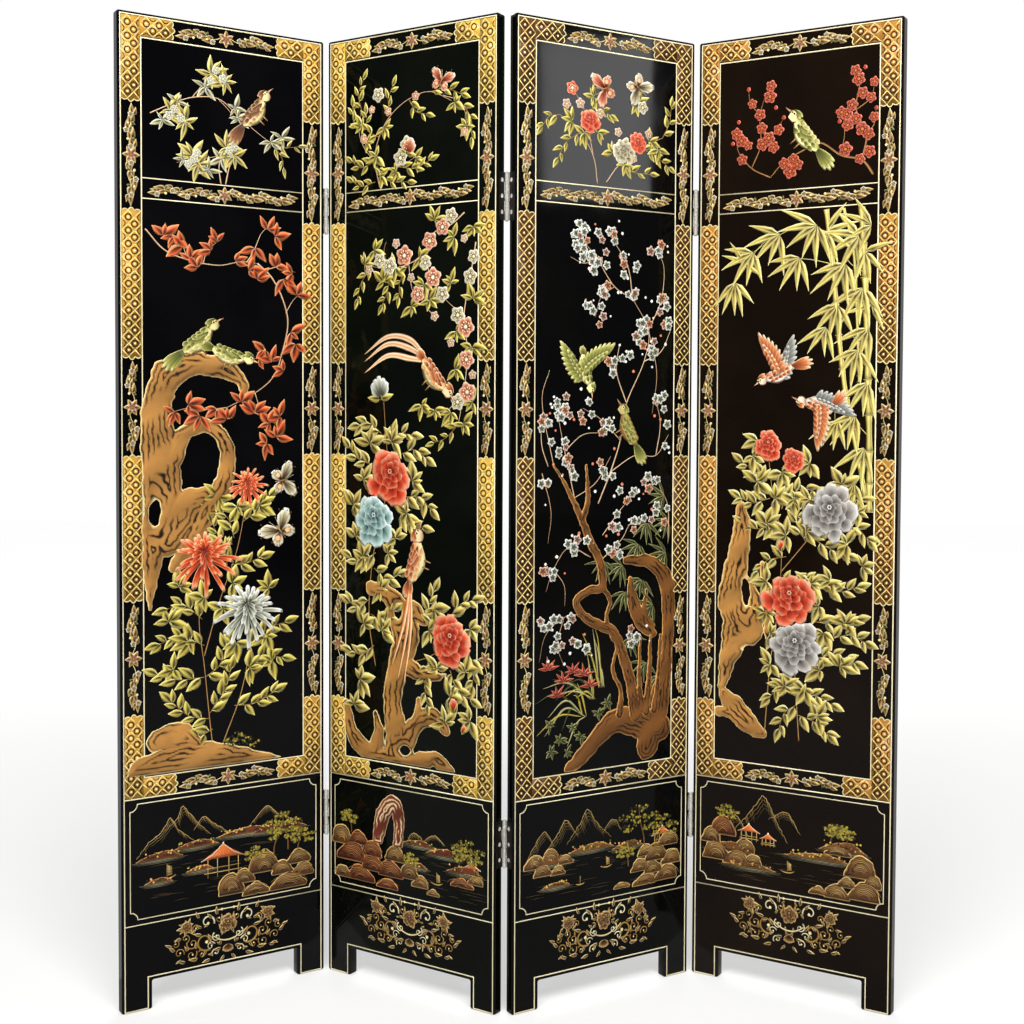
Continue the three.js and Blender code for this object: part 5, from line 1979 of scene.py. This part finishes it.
finish_picture(work, "panel_3_main_picture")

# %% Panel 3, river landscape
work = Relief(34)
far_view(work, LAND_GOLD * 0.8, (([(24, 1556), (50, 1520), (70, 1498), (92, 1530)], 34),
    ([(70, 1540), (104, 1500), (120, 1484), (146, 1520)], 44), ([(120, 1530), (152, 1490), (166, 1470),
    (190, 1500), (222, 1530)], 50), ([(200, 1520), (226, 1496), (246, 1520)], 26)), ROCK_BROWN,
    ((24, 140, 1562, 10), (120, 230, 1548, 8), (220, 300, 1556, 8), (60, 130, 1606, 6)),
    (40, 350, 1560, 1636, 44))
boat(work, (210, 1586), 26, LAND_GOLD)
boat(work, (150, 1610), 20, LAND_GOLD, sail=False)
boulders(work, ((46, 1566), 46, 30), ((84, 1558), 46, 28), ((118, 1566), 40, 20), ((66, 1582), 46, 26),
    ((100, 1584), 40, 20), ((356, 1566), 56, 30), ((306, 1580), 50, 26), ((330, 1592), 60, 36),
    ((364, 1604), 50, 32), ((290, 1608), 50, 28), ((322, 1616), 50, 28), ((352, 1634), 60, 34),
    ((300, 1636), 70, 26), ((246, 1634), 50, 14))
pines(work, ((300, 1574), 90, -14), ((326, 1580), 70, 18), ((262, 1594), 40, -8))
pavilion(work, (342, 1530), 44, LAND_ORANGE)
finish_picture(work, "panel_3_river_picture")

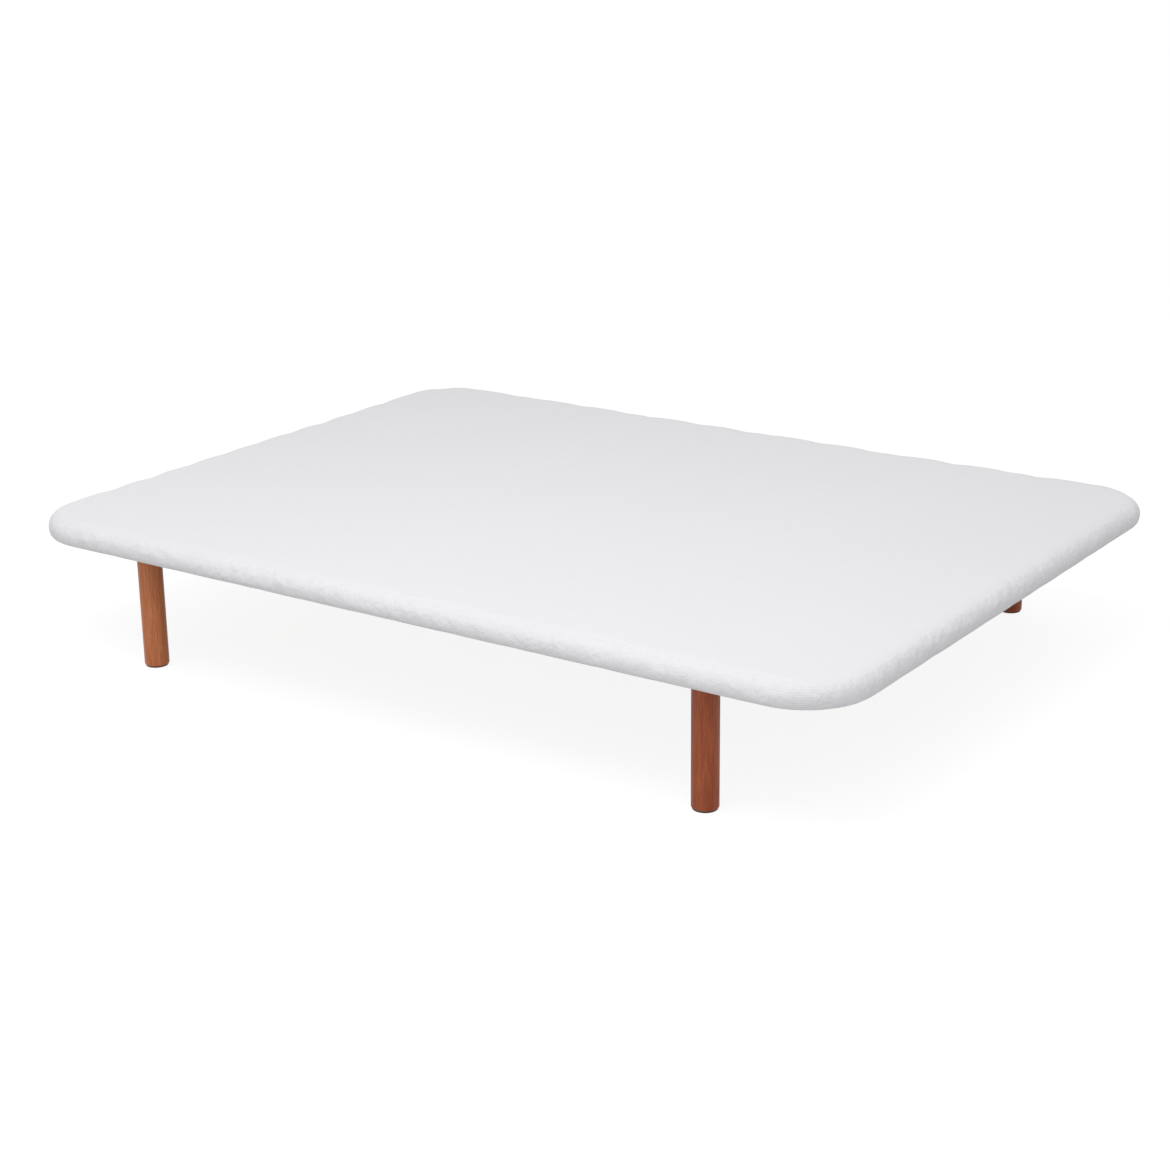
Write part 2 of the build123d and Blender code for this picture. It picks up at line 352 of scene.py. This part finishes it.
def gather_underside(cover):
    """Gathers the knit into pleats under each corner, and lets the margin hang between staples."""
    staples = staple_places()
    moves = []
    for vertex in cover.data.vertices:
        edge, inset = outline_point(vertex.co)
        if vertex.co.z > margin_z + fabric_thickness or inset < bottom_round + weld:
            continue
        depth = (inset - bottom_round) / (return_inset + return_margin - bottom_round)
        away = min((vertex.co.xy - place).length for place in staples)
        free = 1 - math.exp(-((away / staple_hold) ** 2))
        move = margin_slack * free * max(0.0, (inset - return_inset) / return_margin)
        move *= hang_least + hang_spread * noise.noise(vertex.co / dent_size)
        if abs(edge.x) > straight_x and abs(edge.y) > straight_y:
            out = edge - inner_point(edge)
            turn = math.atan2(abs(out.y), abs(out.x)) / (math.pi / 2)
            wave = math.cos(2 * math.pi * pleats_per_corner * turn + pleat_lean * depth)
            fold = max(0.0, wave + pleat_width) / (1 + pleat_width)
            ends = min(1.0, turn / pleat_fade, (1 - turn) / pleat_fade)
            uneven = pleat_least + pleat_spread * noise.noise(Vector((edge.x, edge.y, 0)) / pull_reach)
            move += pleat_height * ends * uneven * free * min(1.0, pleat_rise * depth) * fold
        moves.append((vertex, vertex.normal.copy() * move))
    for vertex, move in moves:
        vertex.co += move


def grip(vertex):
    """How firmly a point of the cover is held: by the frame and the board, or softly by the foam."""
    inset = outline_point(vertex)[1]
    if vertex.z < margin_z + fabric_thickness and inset > bottom_round - weld:
        return 1.0
    if vertex.z < side_low_z + weld:
        return side_grip + (1 - side_grip) * (side_low_z - vertex.z) / bottom_round
    if inset < edge_round_inward:
        return foam_grip
    return min(1.0, foam_grip + (1 - foam_grip) * (inset - edge_round_inward) / settle_width)


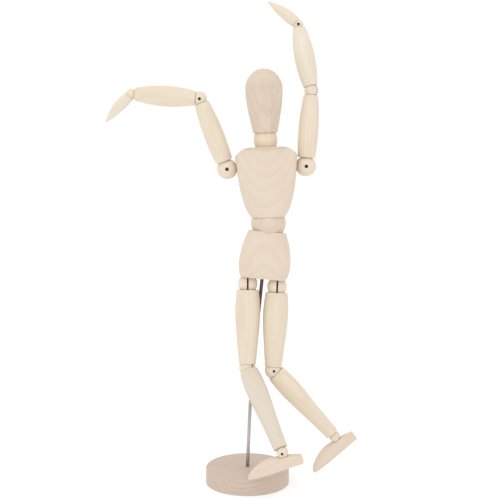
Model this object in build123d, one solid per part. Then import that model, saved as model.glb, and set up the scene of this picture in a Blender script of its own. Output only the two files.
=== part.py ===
□ □ □ □ □
GIVEN PROBLEM: Output the full listing exactly as it stands.

REPLY TO THE TASK:
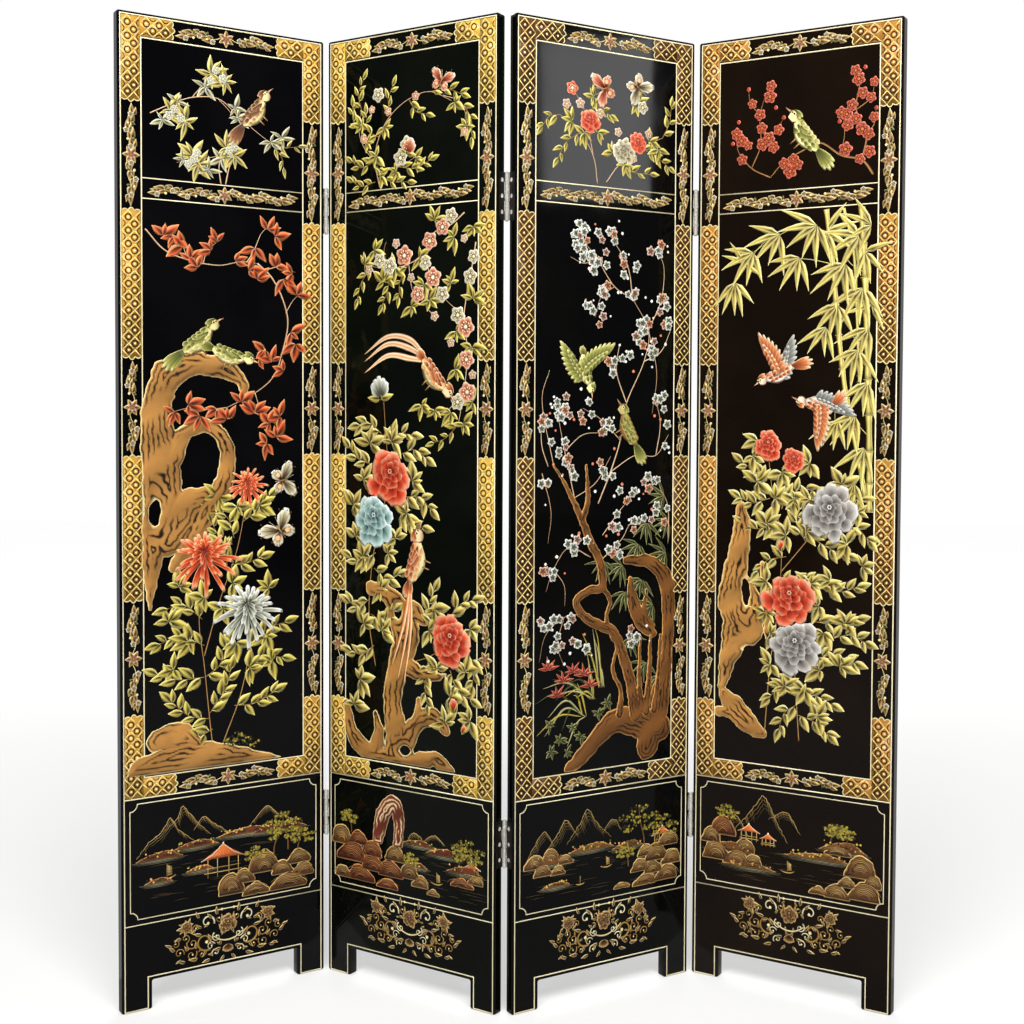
Continue the three.js and Blender code for this object: part 5, from line 1979 of scene.py. This part finishes it.
finish_picture(work, "panel_3_main_picture")

# %% Panel 3, river landscape
work = Relief(34)
far_view(work, LAND_GOLD * 0.8, (([(24, 1556), (50, 1520), (70, 1498), (92, 1530)], 34),
    ([(70, 1540), (104, 1500), (120, 1484), (146, 1520)], 44), ([(120, 1530), (152, 1490), (166, 1470),
    (190, 1500), (222, 1530)], 50), ([(200, 1520), (226, 1496), (246, 1520)], 26)), ROCK_BROWN,
    ((24, 140, 1562, 10), (120, 230, 1548, 8), (220, 300, 1556, 8), (60, 130, 1606, 6)),
    (40, 350, 1560, 1636, 44))
boat(work, (210, 1586), 26, LAND_GOLD)
boat(work, (150, 1610), 20, LAND_GOLD, sail=False)
boulders(work, ((46, 1566), 46, 30), ((84, 1558), 46, 28), ((118, 1566), 40, 20), ((66, 1582), 46, 26),
    ((100, 1584), 40, 20), ((356, 1566), 56, 30), ((306, 1580), 50, 26), ((330, 1592), 60, 36),
    ((364, 1604), 50, 32), ((290, 1608), 50, 28), ((322, 1616), 50, 28), ((352, 1634), 60, 34),
    ((300, 1636), 70, 26), ((246, 1634), 50, 14))
pines(work, ((300, 1574), 90, -14), ((326, 1580), 70, 18), ((262, 1594), 40, -8))
pavilion(work, (342, 1530), 44, LAND_ORANGE)
finish_picture(work, "panel_3_river_picture")

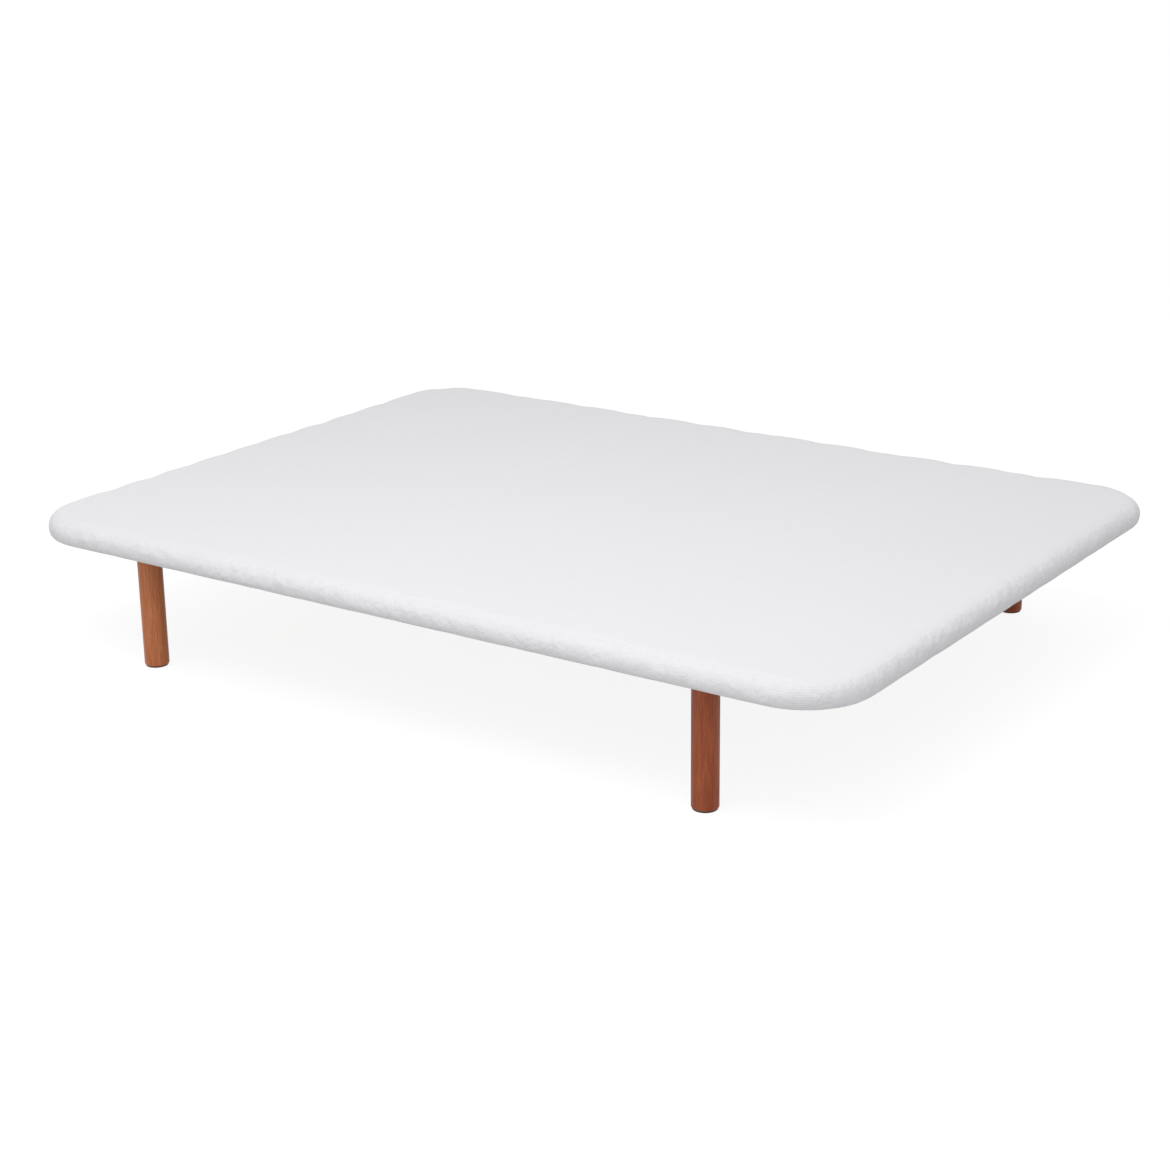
Write part 2 of the build123d and Blender code for this picture. It picks up at line 352 of scene.py. This part finishes it.
def gather_underside(cover):
    """Gathers the knit into pleats under each corner, and lets the margin hang between staples."""
    staples = staple_places()
    moves = []
    for vertex in cover.data.vertices:
        edge, inset = outline_point(vertex.co)
        if vertex.co.z > margin_z + fabric_thickness or inset < bottom_round + weld:
            continue
        depth = (inset - bottom_round) / (return_inset + return_margin - bottom_round)
        away = min((vertex.co.xy - place).length for place in staples)
        free = 1 - math.exp(-((away / staple_hold) ** 2))
        move = margin_slack * free * max(0.0, (inset - return_inset) / return_margin)
        move *= hang_least + hang_spread * noise.noise(vertex.co / dent_size)
        if abs(edge.x) > straight_x and abs(edge.y) > straight_y:
            out = edge - inner_point(edge)
            turn = math.atan2(abs(out.y), abs(out.x)) / (math.pi / 2)
            wave = math.cos(2 * math.pi * pleats_per_corner * turn + pleat_lean * depth)
            fold = max(0.0, wave + pleat_width) / (1 + pleat_width)
            ends = min(1.0, turn / pleat_fade, (1 - turn) / pleat_fade)
            uneven = pleat_least + pleat_spread * noise.noise(Vector((edge.x, edge.y, 0)) / pull_reach)
            move += pleat_height * ends * uneven * free * min(1.0, pleat_rise * depth) * fold
        moves.append((vertex, vertex.normal.copy() * move))
    for vertex, move in moves:
        vertex.co += move


def grip(vertex):
    """How firmly a point of the cover is held: by the frame and the board, or softly by the foam."""
    inset = outline_point(vertex)[1]
    if vertex.z < margin_z + fabric_thickness and inset > bottom_round - weld:
        return 1.0
    if vertex.z < side_low_z + weld:
        return side_grip + (1 - side_grip) * (side_low_z - vertex.z) / bottom_round
    if inset < edge_round_inward:
        return foam_grip
    return min(1.0, foam_grip + (1 - foam_grip) * (inset - edge_round_inward) / settle_width)


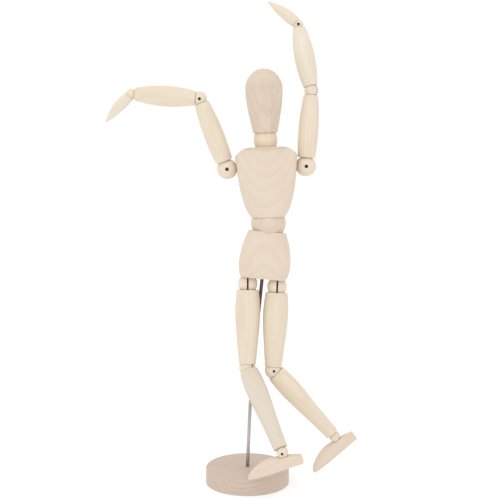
Model this object in build123d, one solid per part. Then import that model, saved as model.glb, and set up the scene of this picture in a Blender script of its own. Output only the two files.
=== part.py ===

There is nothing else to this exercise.